We had a Confirmation party for Nolan last Sunday. Confirmation was on a Monday night. Not such a great day for having a get together. Of course, no one asked me how I felt about this so we went, he was confirmed and it was beautiful. Sunday was not such a beautiful day. It was cold and rainy but we were happy to have some of our family here to celebrate Nolan's saint (St. Pascual Baylon) and his Confirmation.
We have a very small house (just over 1,000 sq. feet) and not much space to store things. I do love to entertain and would love to have a monthly get together with friends to talk about life, politics, music, art, education, faith, etc. with a stew and bread type get-together. What I don't want is plastic ware. However, we just don't have the amount of dishes necessary to host a party. So I decided to make a thrift store run to find some dishes and napkins. I was lucky enough to find some gorgeous china and some vintage fabric. Here's a little tutorial using this fabric and some flour sack towels to make some reusable napkins.1.Iron your fabric to smooth out the wrinkles. I used flour sack fabric and also some end of bolt pieces I bought for WAY cheap at the fabric store. To be honest, the flour sack was much more expensive than the end of bolt fabric!
I found that the flour sack towels I bought about a year ago at KMart was much softer than those I bought this week. They are both 100% cotton. Who knows the difference?
3. Depending on your fabric piece, I just lay out the flour sack fabric or cut the fabric to about 18x18 or so and the flour sack to a little larger. If you have a small piece of vintage fabric that you love, just use it and lay out the flour sack so that it is a little larger than the fabric piece. Pin it like crazy. The flour sack fabric can be a little stretchy so the pins are kind of important.
Here you can see the pins a little closer.
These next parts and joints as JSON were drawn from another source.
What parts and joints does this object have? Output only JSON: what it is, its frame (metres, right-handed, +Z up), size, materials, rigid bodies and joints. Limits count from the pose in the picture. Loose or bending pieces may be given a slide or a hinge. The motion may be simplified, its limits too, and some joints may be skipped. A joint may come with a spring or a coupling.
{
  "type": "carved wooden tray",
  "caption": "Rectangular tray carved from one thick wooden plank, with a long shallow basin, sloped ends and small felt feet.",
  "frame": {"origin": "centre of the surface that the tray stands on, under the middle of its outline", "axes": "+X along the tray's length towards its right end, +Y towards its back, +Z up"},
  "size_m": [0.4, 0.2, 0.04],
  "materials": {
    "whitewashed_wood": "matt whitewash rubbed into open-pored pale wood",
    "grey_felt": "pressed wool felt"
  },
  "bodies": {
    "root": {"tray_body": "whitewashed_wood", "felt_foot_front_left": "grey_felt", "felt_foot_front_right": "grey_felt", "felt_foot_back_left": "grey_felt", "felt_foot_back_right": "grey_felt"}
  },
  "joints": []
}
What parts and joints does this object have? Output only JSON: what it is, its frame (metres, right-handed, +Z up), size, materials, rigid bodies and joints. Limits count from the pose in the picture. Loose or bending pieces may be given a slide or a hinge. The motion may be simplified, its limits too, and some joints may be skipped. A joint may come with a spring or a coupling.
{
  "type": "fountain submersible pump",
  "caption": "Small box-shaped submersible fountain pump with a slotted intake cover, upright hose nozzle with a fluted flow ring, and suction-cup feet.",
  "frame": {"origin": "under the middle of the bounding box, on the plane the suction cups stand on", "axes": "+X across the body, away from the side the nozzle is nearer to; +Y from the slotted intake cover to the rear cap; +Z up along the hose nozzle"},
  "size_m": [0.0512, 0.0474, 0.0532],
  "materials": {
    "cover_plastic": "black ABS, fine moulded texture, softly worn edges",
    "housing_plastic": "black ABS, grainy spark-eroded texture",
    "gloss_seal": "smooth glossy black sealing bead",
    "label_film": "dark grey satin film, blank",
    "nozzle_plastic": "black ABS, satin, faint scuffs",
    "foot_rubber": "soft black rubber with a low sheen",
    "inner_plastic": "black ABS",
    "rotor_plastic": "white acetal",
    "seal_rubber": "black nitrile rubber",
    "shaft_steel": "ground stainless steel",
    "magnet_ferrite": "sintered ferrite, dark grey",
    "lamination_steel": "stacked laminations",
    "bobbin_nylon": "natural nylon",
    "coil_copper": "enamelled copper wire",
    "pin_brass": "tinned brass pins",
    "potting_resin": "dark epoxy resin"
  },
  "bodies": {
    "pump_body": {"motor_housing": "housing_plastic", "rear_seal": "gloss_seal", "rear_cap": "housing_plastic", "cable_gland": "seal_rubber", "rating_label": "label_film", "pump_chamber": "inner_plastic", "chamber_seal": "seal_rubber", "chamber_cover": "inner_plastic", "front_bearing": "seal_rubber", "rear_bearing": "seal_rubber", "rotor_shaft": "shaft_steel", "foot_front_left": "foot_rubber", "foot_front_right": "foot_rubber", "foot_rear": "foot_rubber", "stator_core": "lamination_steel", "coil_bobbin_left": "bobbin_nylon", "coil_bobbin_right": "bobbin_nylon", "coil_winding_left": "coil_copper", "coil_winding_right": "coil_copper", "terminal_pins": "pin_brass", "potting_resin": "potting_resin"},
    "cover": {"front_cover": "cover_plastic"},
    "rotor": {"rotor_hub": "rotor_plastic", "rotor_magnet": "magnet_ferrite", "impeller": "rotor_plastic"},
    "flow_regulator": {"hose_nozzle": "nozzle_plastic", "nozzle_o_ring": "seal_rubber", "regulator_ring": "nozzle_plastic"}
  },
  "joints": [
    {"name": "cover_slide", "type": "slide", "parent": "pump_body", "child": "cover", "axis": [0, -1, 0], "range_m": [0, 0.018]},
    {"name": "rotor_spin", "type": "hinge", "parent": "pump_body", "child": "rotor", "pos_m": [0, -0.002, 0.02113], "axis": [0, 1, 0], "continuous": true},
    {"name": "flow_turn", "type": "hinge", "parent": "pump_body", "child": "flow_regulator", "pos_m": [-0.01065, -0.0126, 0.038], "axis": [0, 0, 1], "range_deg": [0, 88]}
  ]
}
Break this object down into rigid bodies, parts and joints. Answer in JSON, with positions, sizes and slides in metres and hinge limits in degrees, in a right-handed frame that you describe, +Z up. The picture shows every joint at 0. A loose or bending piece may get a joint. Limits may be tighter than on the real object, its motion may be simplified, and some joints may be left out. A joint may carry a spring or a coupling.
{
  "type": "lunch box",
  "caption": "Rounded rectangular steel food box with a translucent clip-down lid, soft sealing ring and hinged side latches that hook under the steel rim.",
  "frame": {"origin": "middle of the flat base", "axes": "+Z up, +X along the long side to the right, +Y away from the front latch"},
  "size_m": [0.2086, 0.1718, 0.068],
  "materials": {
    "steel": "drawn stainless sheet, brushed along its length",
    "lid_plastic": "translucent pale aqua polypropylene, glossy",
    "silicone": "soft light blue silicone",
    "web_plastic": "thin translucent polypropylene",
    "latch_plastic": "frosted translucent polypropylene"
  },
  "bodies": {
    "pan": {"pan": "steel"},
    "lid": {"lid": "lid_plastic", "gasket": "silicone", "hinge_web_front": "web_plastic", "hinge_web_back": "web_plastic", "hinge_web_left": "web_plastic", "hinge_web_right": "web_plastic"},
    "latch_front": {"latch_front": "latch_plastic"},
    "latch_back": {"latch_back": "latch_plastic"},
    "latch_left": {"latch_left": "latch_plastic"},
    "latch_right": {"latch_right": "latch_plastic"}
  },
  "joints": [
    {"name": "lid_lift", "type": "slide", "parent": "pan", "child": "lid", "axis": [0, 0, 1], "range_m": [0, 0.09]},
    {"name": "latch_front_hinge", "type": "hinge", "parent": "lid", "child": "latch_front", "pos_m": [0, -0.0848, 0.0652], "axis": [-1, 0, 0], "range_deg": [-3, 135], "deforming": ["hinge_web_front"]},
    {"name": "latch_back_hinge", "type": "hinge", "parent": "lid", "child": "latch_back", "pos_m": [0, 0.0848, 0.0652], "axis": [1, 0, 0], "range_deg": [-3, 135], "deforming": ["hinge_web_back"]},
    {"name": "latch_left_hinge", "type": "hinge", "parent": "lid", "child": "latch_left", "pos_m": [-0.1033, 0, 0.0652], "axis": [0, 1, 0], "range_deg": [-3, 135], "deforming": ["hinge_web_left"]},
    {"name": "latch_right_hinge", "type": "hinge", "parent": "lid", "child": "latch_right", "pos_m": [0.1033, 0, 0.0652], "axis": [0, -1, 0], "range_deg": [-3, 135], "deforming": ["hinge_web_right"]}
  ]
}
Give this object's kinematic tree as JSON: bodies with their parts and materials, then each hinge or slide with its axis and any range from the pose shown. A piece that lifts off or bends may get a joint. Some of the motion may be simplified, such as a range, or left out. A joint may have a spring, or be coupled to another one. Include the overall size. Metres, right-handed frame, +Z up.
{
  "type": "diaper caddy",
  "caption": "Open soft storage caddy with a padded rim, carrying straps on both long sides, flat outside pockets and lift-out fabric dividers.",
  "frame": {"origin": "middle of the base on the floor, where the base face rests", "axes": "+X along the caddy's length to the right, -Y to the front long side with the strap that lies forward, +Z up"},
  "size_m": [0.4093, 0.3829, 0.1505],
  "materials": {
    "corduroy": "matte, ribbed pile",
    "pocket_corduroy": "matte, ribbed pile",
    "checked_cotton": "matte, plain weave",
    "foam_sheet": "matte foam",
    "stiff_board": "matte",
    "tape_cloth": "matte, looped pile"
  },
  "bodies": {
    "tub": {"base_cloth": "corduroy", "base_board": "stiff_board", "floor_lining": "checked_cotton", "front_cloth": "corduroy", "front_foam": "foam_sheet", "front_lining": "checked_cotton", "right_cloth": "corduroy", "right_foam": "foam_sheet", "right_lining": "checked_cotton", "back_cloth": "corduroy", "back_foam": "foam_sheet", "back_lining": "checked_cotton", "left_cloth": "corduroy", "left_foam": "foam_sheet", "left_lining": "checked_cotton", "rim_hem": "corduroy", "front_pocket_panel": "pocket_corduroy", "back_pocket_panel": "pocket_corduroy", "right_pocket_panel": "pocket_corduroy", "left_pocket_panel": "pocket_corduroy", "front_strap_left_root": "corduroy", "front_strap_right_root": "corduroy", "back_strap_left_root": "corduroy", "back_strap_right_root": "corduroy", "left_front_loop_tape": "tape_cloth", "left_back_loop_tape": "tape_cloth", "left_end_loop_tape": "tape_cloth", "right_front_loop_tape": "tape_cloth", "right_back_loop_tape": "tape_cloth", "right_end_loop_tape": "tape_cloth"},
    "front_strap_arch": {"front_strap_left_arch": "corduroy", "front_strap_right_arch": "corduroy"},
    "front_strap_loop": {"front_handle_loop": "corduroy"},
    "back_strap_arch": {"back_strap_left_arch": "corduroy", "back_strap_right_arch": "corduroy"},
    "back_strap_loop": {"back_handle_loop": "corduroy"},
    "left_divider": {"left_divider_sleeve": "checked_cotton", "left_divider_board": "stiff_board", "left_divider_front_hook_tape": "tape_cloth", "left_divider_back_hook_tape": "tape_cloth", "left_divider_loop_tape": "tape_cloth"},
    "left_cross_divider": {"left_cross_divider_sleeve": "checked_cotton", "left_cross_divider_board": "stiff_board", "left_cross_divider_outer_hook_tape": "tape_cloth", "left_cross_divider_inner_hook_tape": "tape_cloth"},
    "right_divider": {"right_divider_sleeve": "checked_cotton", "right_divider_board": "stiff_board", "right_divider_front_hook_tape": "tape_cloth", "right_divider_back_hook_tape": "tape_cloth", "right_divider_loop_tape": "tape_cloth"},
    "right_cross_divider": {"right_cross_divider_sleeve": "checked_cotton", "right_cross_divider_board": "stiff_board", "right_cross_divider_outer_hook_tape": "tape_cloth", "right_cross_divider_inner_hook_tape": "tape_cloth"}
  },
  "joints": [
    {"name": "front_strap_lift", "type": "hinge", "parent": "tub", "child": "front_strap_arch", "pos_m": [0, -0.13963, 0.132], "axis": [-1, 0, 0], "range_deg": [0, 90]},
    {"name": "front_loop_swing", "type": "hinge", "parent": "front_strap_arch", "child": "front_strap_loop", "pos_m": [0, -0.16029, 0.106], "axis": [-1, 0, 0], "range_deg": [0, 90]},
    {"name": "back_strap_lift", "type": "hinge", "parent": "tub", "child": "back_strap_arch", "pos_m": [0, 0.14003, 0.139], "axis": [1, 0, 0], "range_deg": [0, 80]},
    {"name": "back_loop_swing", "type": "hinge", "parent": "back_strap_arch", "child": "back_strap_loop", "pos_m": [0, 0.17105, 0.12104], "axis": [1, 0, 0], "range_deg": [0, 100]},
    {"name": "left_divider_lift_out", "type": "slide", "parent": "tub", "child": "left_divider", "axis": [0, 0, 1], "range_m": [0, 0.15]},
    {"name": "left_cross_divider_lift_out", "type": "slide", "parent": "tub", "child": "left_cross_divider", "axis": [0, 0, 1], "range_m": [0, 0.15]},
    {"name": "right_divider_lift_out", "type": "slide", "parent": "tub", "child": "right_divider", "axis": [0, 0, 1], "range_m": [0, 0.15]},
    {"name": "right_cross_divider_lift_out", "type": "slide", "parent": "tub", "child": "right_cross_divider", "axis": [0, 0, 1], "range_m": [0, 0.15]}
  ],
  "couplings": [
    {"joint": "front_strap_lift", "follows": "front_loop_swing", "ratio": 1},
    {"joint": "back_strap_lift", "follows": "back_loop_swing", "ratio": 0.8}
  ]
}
I use my walking foot to keep the fabrics feeding evenly. It isn't necessary to have a walking foot but it really does help to make the fabrics feed evenly and keep from bunching up. Sew around the edges (fabrics right sides together) with about a 1/4 inch seam. Sew the whole way around but leave at least a four inch space to turn the napkin right side out.
6. Cut close to the seams.
Cut diagonally across the corners.
8. Turn the napkin right side out.
9. I use a chop stick or this little pointed dowel rod with a pointed edge to turn the corners.
10. Iron the edges of the napkins. Sometimes I use my chop stick to push out the edges of the napkin prior to ironing.
11. Top stitch using 1/4 inch stitching. I recently learned that top stitching means you stitch twice around the edges. If you only stitch once it's actually called edge stitching. I just love reading those sewing books to learn such things!
12.Your napkin is finished! Now just make some fabulous food and invite your friends or family over to share the meal!
Here is my new dish cabinet (taken from our shed) with our dishes and mish mash napkins!
This whole cabinet: dishes and linens, cost $20!
I'm just so happy about this addition. I hope you enjoy making something simple that can enhance your entertaining with a minimum of work!